WHITEWASH "INQUIRY" SAYS NO WAR CRIMES COMMITTED BY NATO IN KOSOVO
by David Icke




WHITEWASH "INQUIRY" SAYS
NO WAR CRIMES COMMITTED BY NATO IN KOSOVO.

AND THE PIG GOT UP AND FLEW ACROSS THE SKY

Here we have a wonderful example of the problem-reaction-solution technique. First you manipulate a war in Bosnia and Kosovo to "justify" the intervention of NATO and further your agenda of turning NATO into the world police force for the world government.

Then you start a propaganda campaign to paint the leadership of these countries as murdering Nazis (leaders which you also control because they are your guys, like Milosevic).

You present your NATO forces as the cavalry, bugle blaring, as they appear over the hill with their high tech weaponry to bomb the crap out of innocent people. This leads to thousands of men, women, and children, fleeing from the horrorendous effects of these raids, so giving you the opportunity to film them flooding across the border. But instead of telling the truth that the vast majority - not all, the vast majority - were fleeing the NATO bombs, you issue press releases to lap dog "reporters" who repeat your line in the papers and TV bulletins that everyone among these hoards of refugees are running away because of Serb atrocities.

Then you have the problem that when the war is over, the truth has more of a chance of coming out and people can see what the real story was. So you make sure you control those appointed to "investigate" claims of atrocities by both sides. You therefore ensure that these "inquiries" decide that your enemy was guilty of all you claimed to justify the bombing and that there is no evidence whatsoever that you were anything but perfectly behaved, a collective re-incarnation of John Wayne, fighting for freedom and justice.

That, I would suggest, is the true background to the following story:


From:
http://dailynews.yahoo.com/h/ap/20000613/ts/war_crimes_nato_1.html


Tuesday June 13 8:47 AM ET
Tribunal Absolves NATO of Crimes

By ARTHUR MAX, Associated Press Writer

THE HAGUE, Netherlands (AP) - The Yugoslav war crimes tribunal said Tuesday it found no reason to investigate NATO for criminal activity during its 78-day bombing campaign in Kosovo last year that killed nearly 500 civilians.

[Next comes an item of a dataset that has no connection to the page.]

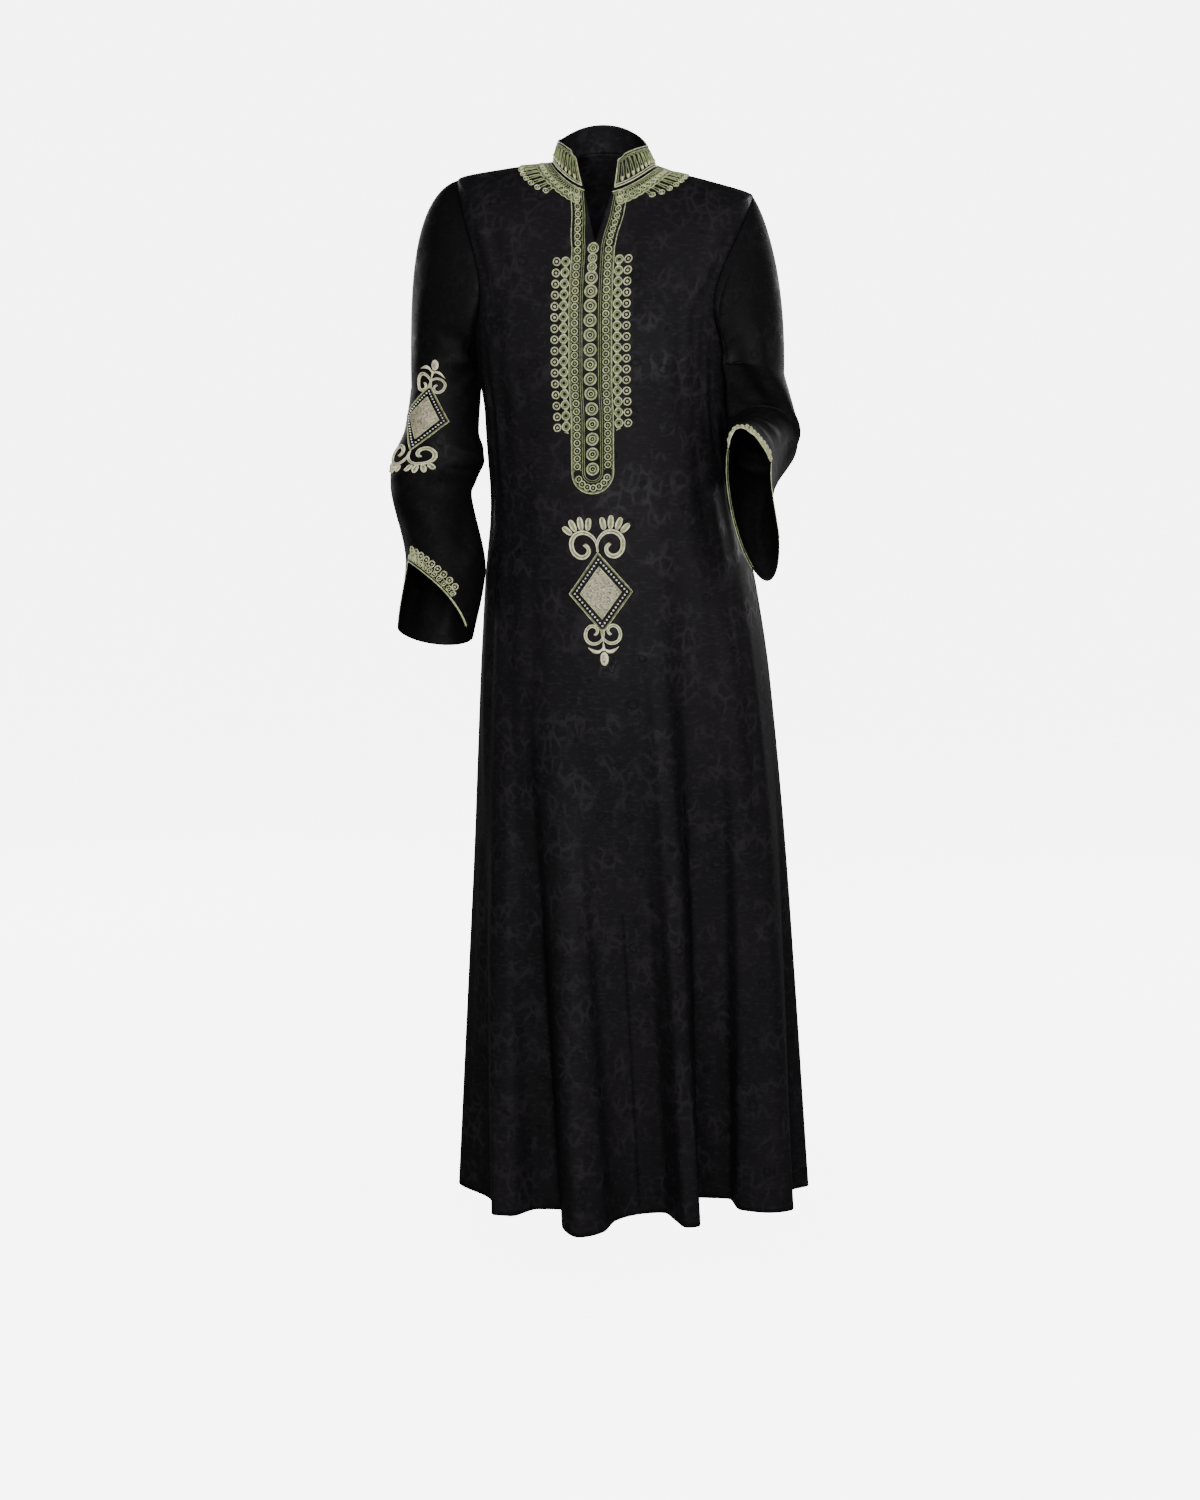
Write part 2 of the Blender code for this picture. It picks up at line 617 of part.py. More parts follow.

The committee, appointed 13 months ago by war crimes prosecutor Carla Del Ponte, reviewed complaints by the Yugoslav government and by international human rights bodies that the NATO bombing of civilian convoys and infrastructure amounted to crimes against humanity and genocide.

The campaign by the western military alliance in the spring of 1999 was intended to force Yugoslav President Slobodan Milosevic to rein in Serbian forces trying to evict ethnic Albanians from the Serbian province of Kosovo.

Del Ponte told the United Nations last week that she would not initiate any prosecution for the NATO campaign. Amnesty International has repeatedly charged that NATO ``violated the laws of war leading to cases of unlawful killing of civilians.''

The report released Tuesday gave a case-by-case justification for declining to pursue the war crimes allegations.

``We will not open a criminal investigation,'' the prosecutor said. There was ``no political motivation, no political reasons, just fact and law'' that led to the committee's conclusion, she said.

(YEA, RIGHT).

NATO pilots and commanders were accused of 21 specific incidents of crime, including the bombing of a convoy of 1,000 Albanian refugees returning to their homes and the destruction of the Yugoslav television station in Belgrade, the capital.

The prosecutor took the unusual step of publishing the report's findings to avoid any impression it was whitewashing the allegations.

(WHICH, OF COURSE, THEY WOULD NEVER DO).

In its report, the committee admitted its findings were based on public statements from NATO and from the Yugoslav government, and that its members did not visit Kosovo for a firsthand investigation.

When asked for further information, the report said, NATO was evasive and refused to answer specific questions.

Nevertheless, the committee said it found no instances in which purely civilian targets were deliberately bombed.

During the campaign, NATO warplanes flew 38,400 sorties and dropped 23,618 bombs. The committee confirmed that among those munitions were weapons using depleted uranium and cluster bombs, both denounced by human rights groups as potentially indiscriminate. But it said neither weapon was illegal under international law.

(EXCUSE ME, I NEED THE BATHROOM)

The ruling could be a factor in whether the United States will continue to oppose the creation of a permanent war crimes tribunal to succeed the specific U.N. tribunals prosecuting war crimes in Yugoslavia and Rwanda. The issue was being discussed at U.N. headquarters in New York this week.

The United States was one of seven countries - including China, Iraq and Libya - to oppose the International Criminal Court when 120 other countries approved the statute for its creation by a treaty signed in Rome in July 1998.